巴黎的約會 - 邁克

巴黎的約會 - 邁克

隔了兩天,趁着去郵局寄信之便,兜到伊力盧馬位於先賢殿旁邊的住所前默默站了一會。門外小院靜悄悄的,一個多星期前被送院留醫,是由那扇木門出去的吧?據說近年他健康欠佳,拍完《牧羊人之戀》就表示力不從心,不能不收山了─「從前我還笑那些導演,怎會一屁股坐在椅子裏指手畫腳哩!」法國人去世後通常很快舉行葬禮,除了特殊情況不超過三四天,不像我們閒閒哋拖一頭半個月才風光大殮,在聲聲慢的國度簡直是神蹟。這個稍稍回暖的星期三下午,已經入土為安了嗎?
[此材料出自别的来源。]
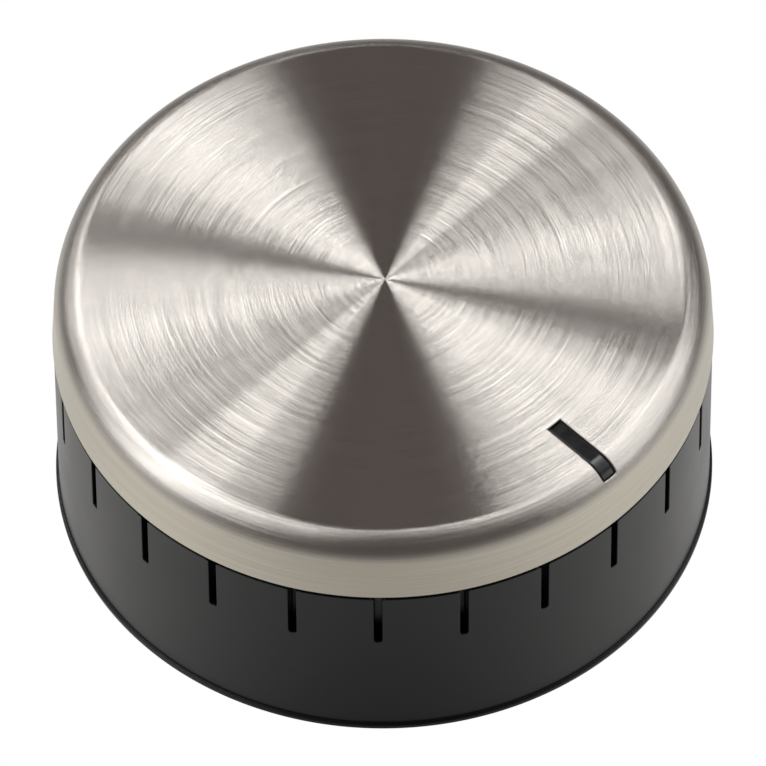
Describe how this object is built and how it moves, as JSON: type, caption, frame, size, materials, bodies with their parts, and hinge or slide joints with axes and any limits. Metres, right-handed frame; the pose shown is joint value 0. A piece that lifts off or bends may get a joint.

星期三是每周戲院換畫的日子,我賴床的習慣數十年如一日,但每逢這一天醒來總帶一點興奮,匆匆吃過早餐,便下樓到聖米修大道的書報攤買本《Pariscope》,用筆勾劃出未來七天的幸福。三十多年前初次見識新浪潮鏡頭下的巴黎,實在沒想到肉身有一天會闖了進來,輕微地與那個世界的人發生某種關係。不但霸佔了他們露天咖啡座的椅子,沉醉了他們歌劇院的芭蕾,聞了他們盛夏的玫瑰,踏了他們盧森堡公園隆冬的白雪,還着着實實倚在他們電影業的樹陰下乘了一回涼。沒有什麼本事,也沒有什麼野心,幸好臉皮夠厚,攝在夾縫靠翻譯字幕勉強糊口。當然趕不上當大部份新浪潮主將的文字橋樑,但譯過盧馬的《巴黎的約會》和《夏天的故事》,一直教我疑幻疑真。那是尚未使用電腦的九十年代,親自跑上他們的辦公室取字幕本,打在片頭的「LesFilmsduLosange」忽然成了十六區某座建築物的水牌,好比虛構的人物迎面姍姍而來,興奮得連招呼都不敢打。